Fresh White Ring After One Walk

Brush, water wipe, spot with a mild vinegar mix, air dry, light conditioner, buff. Total time: under an hour of hands-on work.

Multiple Rings Set For A Week

Run the deep clean sequence. Expect two passes of the vinegar mix across tide lines with full dry between. Follow with a conditioner that matches your leather type.

Salt Haze On Suede

Let it dry, brush the nap, blot with a minimal damp pass using a suede-safe cleaner, dry again, then brush and protect.

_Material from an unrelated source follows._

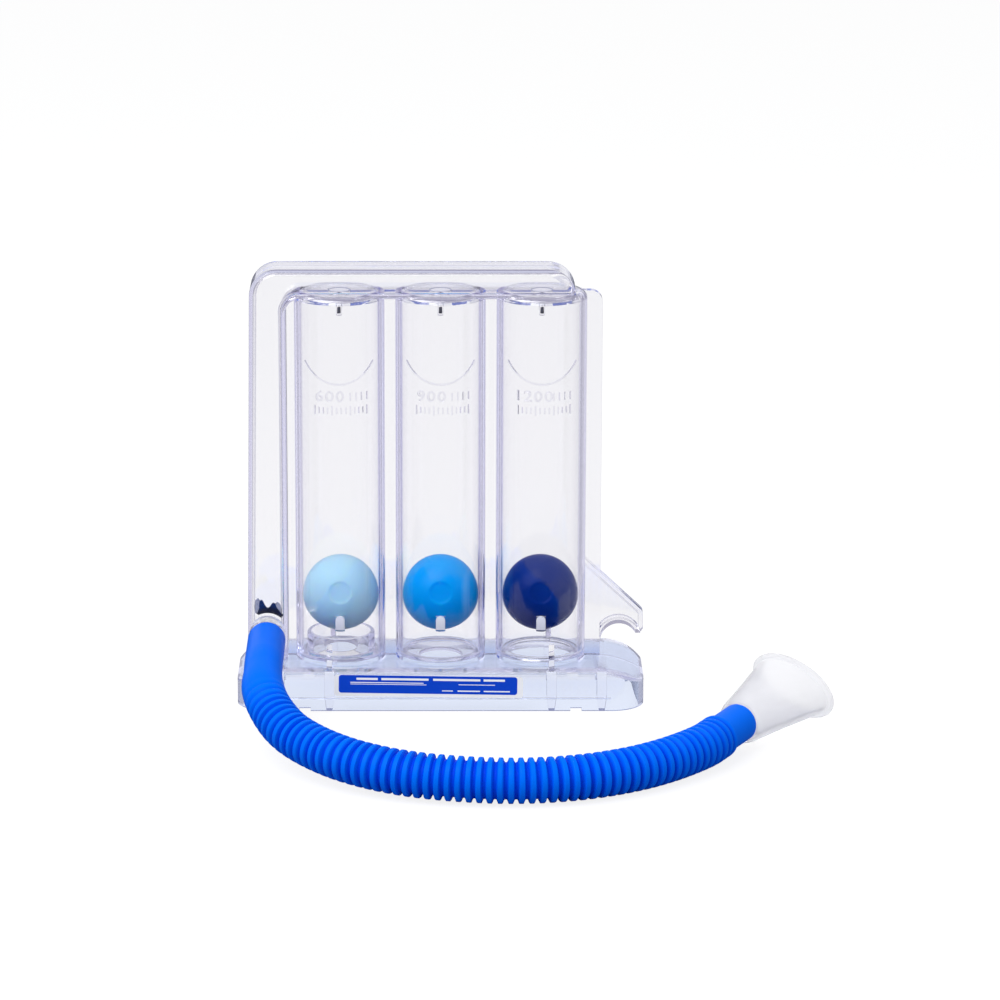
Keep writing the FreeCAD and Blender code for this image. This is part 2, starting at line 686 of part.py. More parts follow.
def label():
    """Sticker on the leaning front wall of the base, put on slightly crooked."""
    half = LABEL_WIDTH / 2
    tall = LABEL_HEIGHT / 2
    places = ((-half, -tall), (half, -tall), (half, tall), (-half, tall))
    corners = [(V(x, 0, z), LABEL_CORNER) for x, z in places]
    sheet = Part.Face(rounded_wire(corners)).extrude(V(0, -LABEL_THICKNESS, 0))
    sheet.rotate(V(0, 0, 0), V(0, 1, 0), LABEL_TURN)
    lean = math.degrees(math.atan2(BASE_LEAN, BASE_TOP - BASE_FOOT))
    sheet.rotate(V(0, 0, 0), V(1, 0, 0), -lean)
    middle_z = BASE_FOOT + LABEL_LIFT + tall
    middle_y = -BASE_FRONT + BASE_LEAN * (middle_z - BASE_FOOT) / (BASE_TOP - BASE_FOOT)
    sheet.translate(V(LABEL_X, middle_y, middle_z))
    return sheet


def build():
    """All pieces by name."""
    body = whole_body()
    mouth_axis = mouthpiece_placement()[1]
    mouth_end = V(*HOSE_END) + mouth_axis * CUFF_LENGTH
    port_start = V(PORT_X, CUFF_START, PORT_HEIGHT)
    return {
        "front_shell": shell_half(body, -1),
        "rear_shell": shell_half(body, 1),
        "low_flow_ball": ball(CHAMBER_CENTRES[0]),
        "mid_flow_ball": ball(CHAMBER_CENTRES[1]),
        "high_flow_ball": ball(CHAMBER_CENTRES[2]),
        "low_flow_disc": low_flow_disc(),
        "mid_flow_disc": mid_flow_disc(),
        "high_flow_disc": high_flow_disc(),
        "hose_port": hose_port(),
        "port_cuff": cuff(port_start, V(0, -1, 0)),
        "hose_tube": hose_tube(),
        "mouthpiece_cuff": cuff(mouth_end, mouth_axis * -1),
        "mouthpiece": mouthpiece(),
        "label": label(),
    }


os.makedirs("parts", exist_ok=True)
for name, shape in build().items():
    print(name, "solids", len(shape.Solids), "valid", shape.isValid(), "volume", round(shape.Volume))
    shape.exportStep("parts/" + name + ".step")
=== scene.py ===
import math
import bmesh
import bpy
from mathutils import Matrix, Vector


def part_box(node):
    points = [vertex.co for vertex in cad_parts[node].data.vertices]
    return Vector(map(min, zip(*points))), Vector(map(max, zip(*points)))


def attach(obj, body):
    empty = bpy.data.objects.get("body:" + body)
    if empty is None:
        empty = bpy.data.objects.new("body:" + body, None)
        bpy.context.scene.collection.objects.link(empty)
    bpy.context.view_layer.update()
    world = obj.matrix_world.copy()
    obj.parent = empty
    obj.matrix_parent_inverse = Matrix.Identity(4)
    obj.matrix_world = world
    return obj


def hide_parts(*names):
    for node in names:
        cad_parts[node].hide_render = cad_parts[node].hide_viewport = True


bl_info = {
    "name": "Incentive spirometer",
    "version": (1, 0, 0),
    "blender": (4, 5, 0),
    "location": "3D View > Sidebar > Spirometer",
    "description": "Clear three-chamber breathing trainer with its hose and mouthpiece",
    "category": "Object",
}

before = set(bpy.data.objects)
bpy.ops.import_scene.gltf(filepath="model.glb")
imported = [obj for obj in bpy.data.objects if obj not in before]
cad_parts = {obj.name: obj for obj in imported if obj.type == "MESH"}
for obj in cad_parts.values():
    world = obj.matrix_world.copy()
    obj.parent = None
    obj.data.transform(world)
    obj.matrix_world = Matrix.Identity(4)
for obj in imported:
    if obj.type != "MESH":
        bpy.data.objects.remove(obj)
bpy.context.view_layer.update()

MM = 0.001
UP = Vector((0.0, 0.0, 1.0))
LOOKED_AT = Vector((0.0, 0.0, 0.072))
ROUND = [2 * math.pi * side / 96 for side in range(96)]
SOFT_CORNER = 0.3 * MM
CHAMBER_PITCH = 33.0 * MM
CHAMBER_RADII = (12.8 * MM, 14.8 * MM)
CHAMBER_NODES = ("low_flow_ball", "mid_flow_ball", "high_flow_ball")
CHAMBER_NUMBERS = ("600", "900", "1200")

# The hose's route in metres, as in the part's source: the port cuff's open end and inner end,
# the points between, and the mouthpiece cuff's inner end.
ROUTE = (
    (-0.057, -0.01755, 0.0232),
    (-0.057, -0.03455, 0.0232),
    (-0.057, -0.0475, 0.0232),
    (-0.0569, -0.0639, 0.0191),
    (-0.0499, -0.0804, 0.0132),
    (-0.0405, -0.0915, 0.0105),
    (-0.0281, -0.1029, 0.0091),
    (-0.0118, -0.1112, 0.008),
    (0.006, -0.1148, 0.0073),
    (0.0245, -0.1165, 0.0072),
    (0.0425, -0.1132, 0.0072),
    (0.0585, -0.1056, 0.0072),
    (0.0714, -0.0952, 0.0072),
    (0.08285, -0.08215, 0.00739),
    (0.08683, -0.07522, 0.00773),
)

# Clear edges take these tones from light that is mirrored several times inside the plastic.
WHITE = (1.0, 1.0, 1.0, 1.0)
EDGE_TONE = (0.43, 0.42, 0.51, 1.0)
DEEP_TONE = (0.86, 0.85, 0.96, 1.0)
INSIDE_TURNS = 2.5


def a_length(name, about, millimetres):
    """Setting for a length."""
    return bpy.props.FloatProperty(name=name, description=about, unit="LENGTH", default=millimetres * MM)


def an_angle(name, about, degrees):
    """Setting for an angle."""
    return bpy.props.FloatProperty(
        name=name, description=about, subtype="ANGLE", default=math.radians(degrees))


def a_colour(name, about, *channels):
    """Setting for a colour."""
    return bpy.props.FloatVectorProperty(
        name=name, description=about, subtype="COLOR", size=3, min=0.0, max=1.0, default=channels)


def a_number(name, about, default, subtype="NONE"):
    """Setting for a plain number."""
    return bpy.props.FloatProperty(name=name, description=about, subtype=subtype, default=default)


class ClearPlastic(bpy.types.PropertyGroup):
    tint: a_colour("Tint", "Colour that the plastic lets through over a long way", 0.5, 0.45, 0.68)
    density: a_number("Tint density", "How fast the tint builds up in the wall, per metre", 26.0)
    # Painted reflection: the base's bluish colour stands for the blue label and hose mirrored in its walls.
    base_painted_reflection: a_colour("Base tint", "Colour that each wall of the base lets through", 0.82, 0.88, 1.0)
    bend: a_number("Refraction", "Index of refraction of clear styrene", 1.55)
    mark_bend: a_number(
        "Marks' refraction", "Index of refraction that sets how strongly the marks show", 1.28)
    # The weld seams are painted reflections: blue slabs for a streak mirrored under the chamber tops.
    thin_bend: a_number("Thin trim's refraction", "Index of refraction of the weld seams and tabs", 1.2)
    roughness: a_number("Roughness", "Haze of the moulded surface", 0.03, "FACTOR")
    parting_gap: a_length("Parting gap", "Hair line between the two shells", 0.02)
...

Why “Light And Often” Beats Heavy Treatments

Leather lasts when you remove contaminates fast and feed back small amounts of oil as needed. Conservation guidance points out that frequent heavy dressings can harm long-term stability. A thin coat after a full dry keeps fibers flexible without clogging the surface (see the CCI note linked above). Pair that with regular brushing and you’ll avoid the thick, sticky build-up that traps grit.

Care Kit Checklist For Winter Streets

  • Horsehair brush and a smaller welt brush
  • White cotton cloths
  • Mild leather cleaner or saddle soap
  • Matching conditioner (cream or oil, not heavy grease)
  • Breathable water-repellent spray
  • White vinegar for salt rings
  • Paper for stuffing during dry time

Bottom Line

Street salt is tough on leather, but it’s not a death sentence. Brush and wipe the day you wear the boots, use a mild vinegar pass on halos, let them dry slowly, then add a thin conditioner and a breathable repellent. Keep the routine steady through winter and those uppers will stay supple, clean, and ready for spring.